[START Data excerpt]
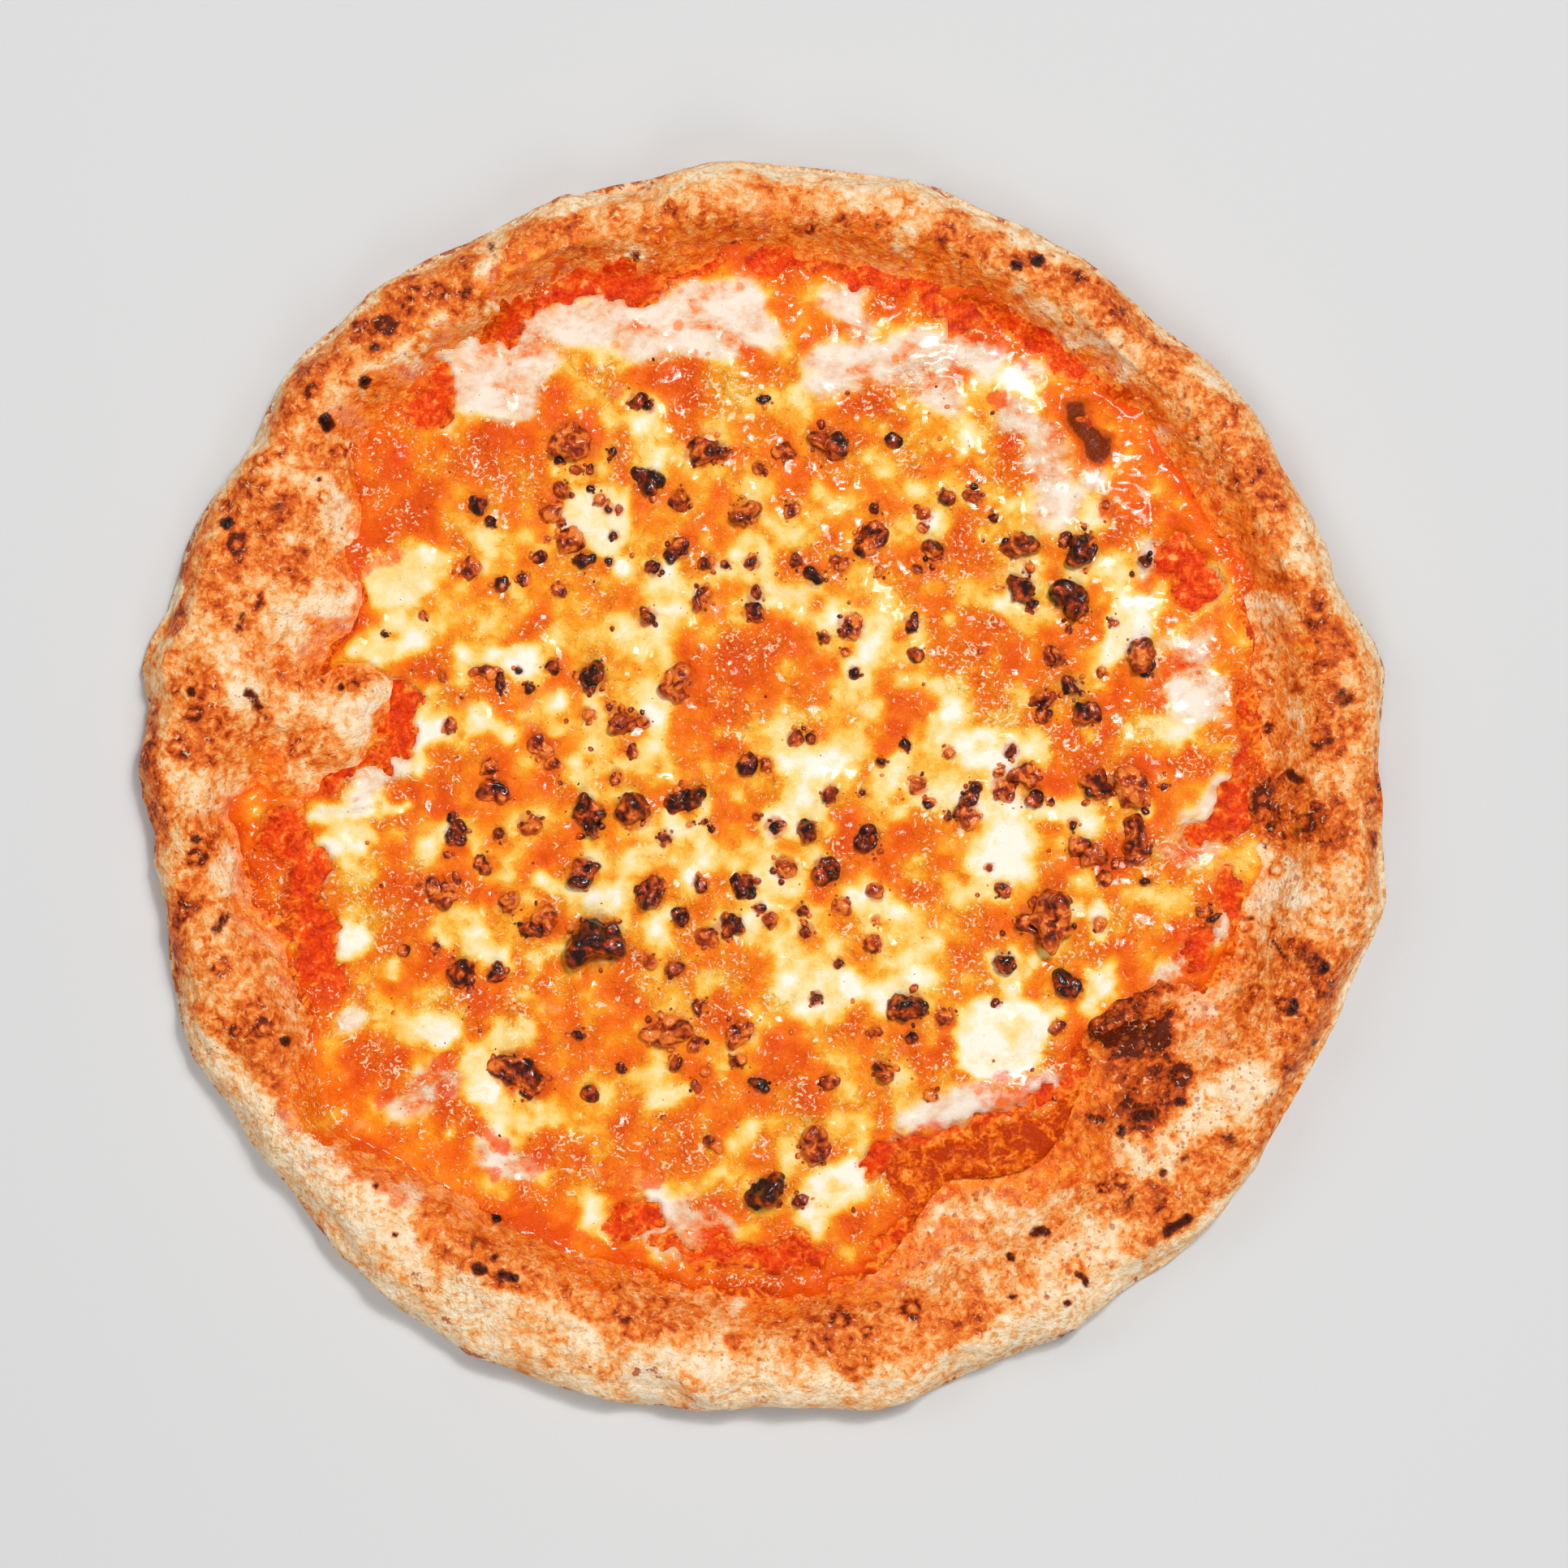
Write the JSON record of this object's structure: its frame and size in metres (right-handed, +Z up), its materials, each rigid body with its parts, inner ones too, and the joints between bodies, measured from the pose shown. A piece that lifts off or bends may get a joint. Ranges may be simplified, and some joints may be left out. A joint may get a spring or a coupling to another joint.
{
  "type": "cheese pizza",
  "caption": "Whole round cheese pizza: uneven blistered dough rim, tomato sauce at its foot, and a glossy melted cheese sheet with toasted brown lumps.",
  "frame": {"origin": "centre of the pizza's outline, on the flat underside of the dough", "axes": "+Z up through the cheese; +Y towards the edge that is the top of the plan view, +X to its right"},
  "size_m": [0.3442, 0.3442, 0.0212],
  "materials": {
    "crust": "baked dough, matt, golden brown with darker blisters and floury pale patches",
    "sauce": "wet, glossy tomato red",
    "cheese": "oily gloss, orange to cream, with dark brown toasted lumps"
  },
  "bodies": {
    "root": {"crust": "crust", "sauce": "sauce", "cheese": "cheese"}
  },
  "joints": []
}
[END Data excerpt]
● Your goal
Report how many lines of the listing above include the word "joints". Say nothing but the number.

● Answer to this task
2